Look at the negatives through a loupe over a light source, being careful not to get fingerprints all over the strip. You can cut the negatives carefully into manageable lengths and store them in plastic sleeves for safe keeping. If you want enlargements directly from the negatives, you’re going to need a darkroom or you can have a lab print just the photos you choose. But if you want to share on social media, your best bet is to scan the negatives. Film scanners are affordable and very easy to use. Some are freestanding units with their own preview LCDs and will scan to a media card for easy transfer; others will connect to your computer so you can fine tune scanning parameters, edit the results and transfer directly to your hard drive. Whichever way you go, choose one with suitable scan resolution that will do your hard-earned photos justice. Scanning is as easy as fitting your negative strip into a carrier tray and running it through the scanner.

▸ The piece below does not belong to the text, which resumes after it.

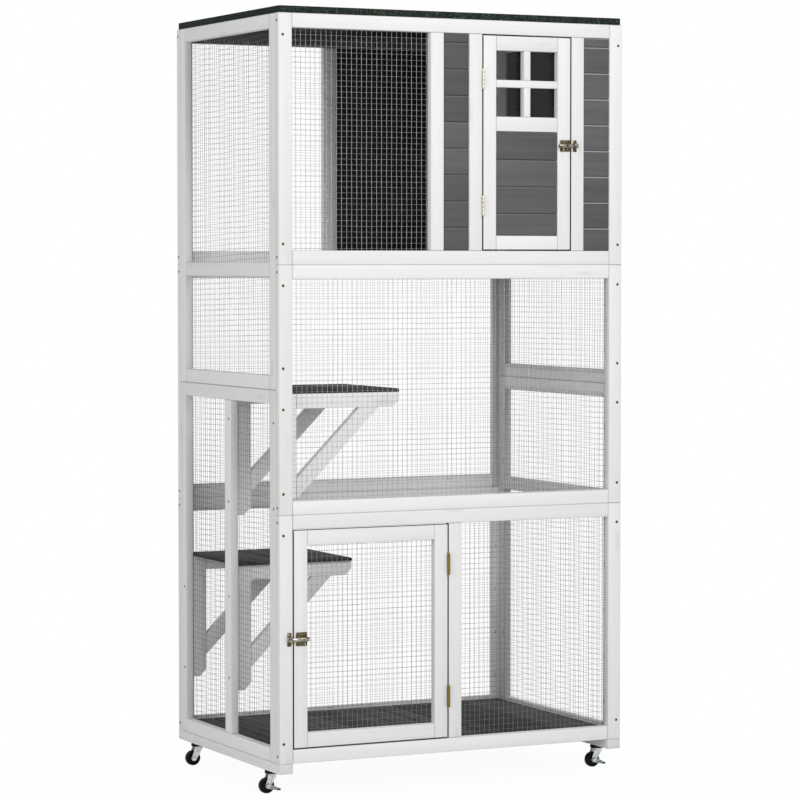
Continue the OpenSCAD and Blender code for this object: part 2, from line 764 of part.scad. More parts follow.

Tweak your scanned files in iPhoto, Photoshop or other image editing software and you end up with digital files — ones to give you bragging rights, with rich contrast and grain that digital photos will never match.

Process the Film

Processing your own film doesn’t just make you self-sufficient from shooting to sharing — it also brings a satisfaction that comes with truly making a photo, in every sense of the word. It does take practice, so don’t be too hard on yourself if you don’t nail it on the first time, or even the third. Once you master the process, you’ll never visit a photo lab again. And your digital camera might start gathering dust.